As for welcoming foreign intervention, we learn from the wisdom of our folk culture, imagination and language. Our people have a proverb that says “Ife ka nte, ba kwu ta nte na onu!”, which means that the harmless termite is beholding a yellow monster at the gate of his ant hole …” So, the Africa Regime Transfer Operations (ARTs) against Bozrah, launched by the combined aircraft carriers from France, Charles de Gaulle, which conducts over 30 navalized Rafale multi-role fighters, plus the E-2C Hawkeye airborne early warning aircrafts; China’s loaning of her most advanced warship Liaoning; Russia’s Kuznetsov, and America’s USS Gerald Ford, for the final onslaught against The Federal Republic of Bozrah was not merely welcome, but a divine remedy.

This novel runs in an 8-book, 2-part format. Why did you choose that structure?

I have spent over 5 decades meditating the novel, and, of course, I have resorted to the algorithm that can convey my message. The cauldron of ideas, which were issuing over the subject, could only have been managed with the format I chose. Therefore, I opted for that structure, and it has served me well.

What is the reception like for Living Dreams, especially for readers who know you as a poet?

The reception and experience over Living Dreams is equivalent to what they call Divine breakthrough in Christian circles. Within just one month of the first publication of the novel, the books have sold out completely, and we are in the process of ordering reprints for the 2nd edition. I shall give details of a few feedbacks because there are so many. From Abuja, a former manager in Diamond Bank, Pastor Kezie Onuorah and current Chancellor and Founder of JC Best College, FCT, phoned in with updates on the text. He related the exaltation with which their students were relishing the novel, with lots of assignments. After handing over to the classroom teacher, Lynda Okagbue, I said to myself that any set of students in Africa, that are set upon digesting Living Dreams, with their current prepossession can only become like the World Chess Champion, Bobby Fisher, to their contemporaries in the time ahead.

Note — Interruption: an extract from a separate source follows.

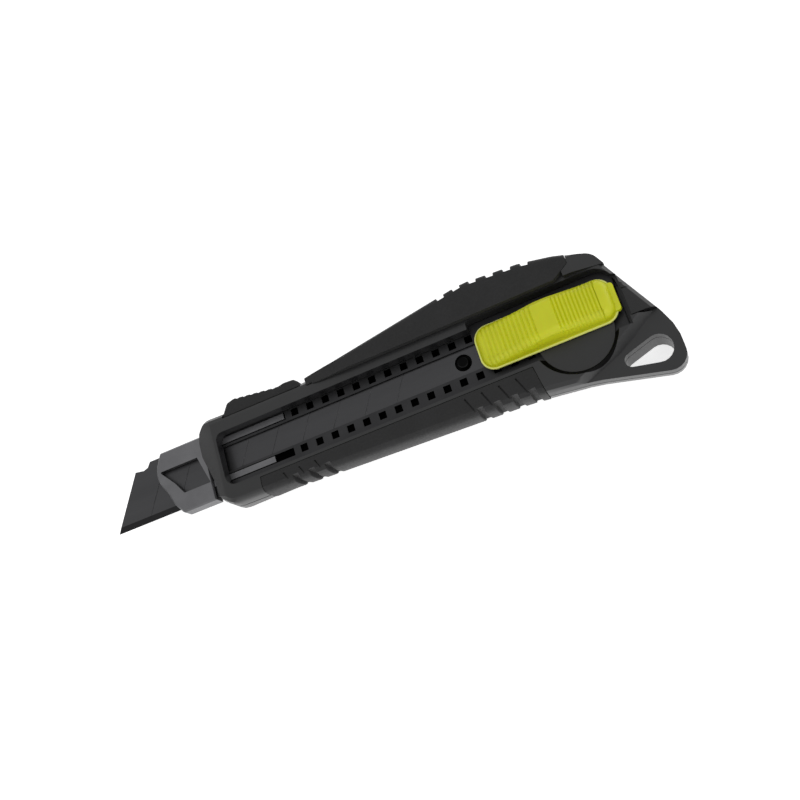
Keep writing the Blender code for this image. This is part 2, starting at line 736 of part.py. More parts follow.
def make_spine_grip():
    grip = pillow("spine_grip", HANDLE_OUTLINE, BACK_Z, HUMP_Z, EDGE_RADIUS, HUMP_RADIUS, "soft",
                  steps=4)
    boolean(grip, prism("spine_zone", grip_zone(0), -FAR, FAR), "INTERSECT")
    boolean(grip, prism("spine_core_tool", spine_core(0), -FAR * 2, FACE_Z + FIT))
    above = [(HUMP_RAMP[-1][0], FAR), (HUMP_RAMP[0][0], FAR)]
    boolean(grip, extruded_profile("hump_ramp", list(HUMP_RAMP) + above, FAR * 2))
    for tool in ridge_gap_tools():
        boolean(grip, tool)
    return smooth(grip)


def make_thumb_pad():
    pad = pillow("thumb_pad", thumb_pad_outline(0), *THUMB_PAD_Z, THUMB_PAD_EDGE, THUMB_PAD_EDGE,
                 "soft", steps=1)
    (rear, rear_y, _), (front, front_y, _) = THUMB_PAD_TOP[3:5]
    for i in range(RIPPLE_COUNT):
        x = THUMB_PAD_FRONT_X + RIPPLE_FIRST + i * RIPPLE_PITCH
        share = (x - THUMB_PAD_REAR_X - rear) / (front - rear)
        y = rear_y + (front_y - rear_y) * share + RIPPLE_RADIUS - RIPPLE_DEPTH
        levels = [(RIPPLE_RADIUS, -FAR), (RIPPLE_RADIUS, FAR)]
        boolean(pad, cylinder("ripple_%d" % i, x, y, levels, sides=12))
    return smooth(pad)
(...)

On an ultra private level, when Chike Uwechia called me up, to give his opinions after reading Living Dreams in Jos, he could hardly contain himself at the other end of the line. He kept saying, “Obu Udeozo, e gbue nmadu na oyibo” (Obu Udeozo’s mastery of English is phenomenal). All my efforts to calm him down, and hear my gratitude and opinion were like waving to a trailer, speeding on a one-way express road. I had to give up, with solemnity and gratitude, to GOD.

Are we expecting new works of fiction from you, or is this just a one-off thing?
At the moment, I am focused on Government College Umuahia, a personal biography from me as a solemn reverence and gratitude for what that great institution has done for Africa and for mankind. We are having the 100th anniversary of the college on the 29 July, 2021; and I am prepared to sacrifice all in my power to see that the college would put in a noble narrative when that day comes. So, this non-fiction series of works have pushed my immediate titles of the novel a bit further in time. After the Umuahia Biography is delivered –because I have had it on my head and table for several years now –I shall return to fiction. As they say, if Christ tarries, you will be reading afriCAN gods, a novel, by Obu Udeozo; you will read a children’s novel with an incredibly delicious title from me.

I hope and pray to complete my epic work in Drama –Looking at Shakespeare –which was mentioned earlier. This will be before releasing my two works in theatre – The Birthday of the EARTH and Affia Attack. I do not say what I cannot do. But I am very much aware of the bible injunction that we must never boast about tomorrow. I have decided to just intimate you with these propositions so that they can be a kind of cybernetic loop in my creative process. So, it is ultimately, a continual prayer request made public.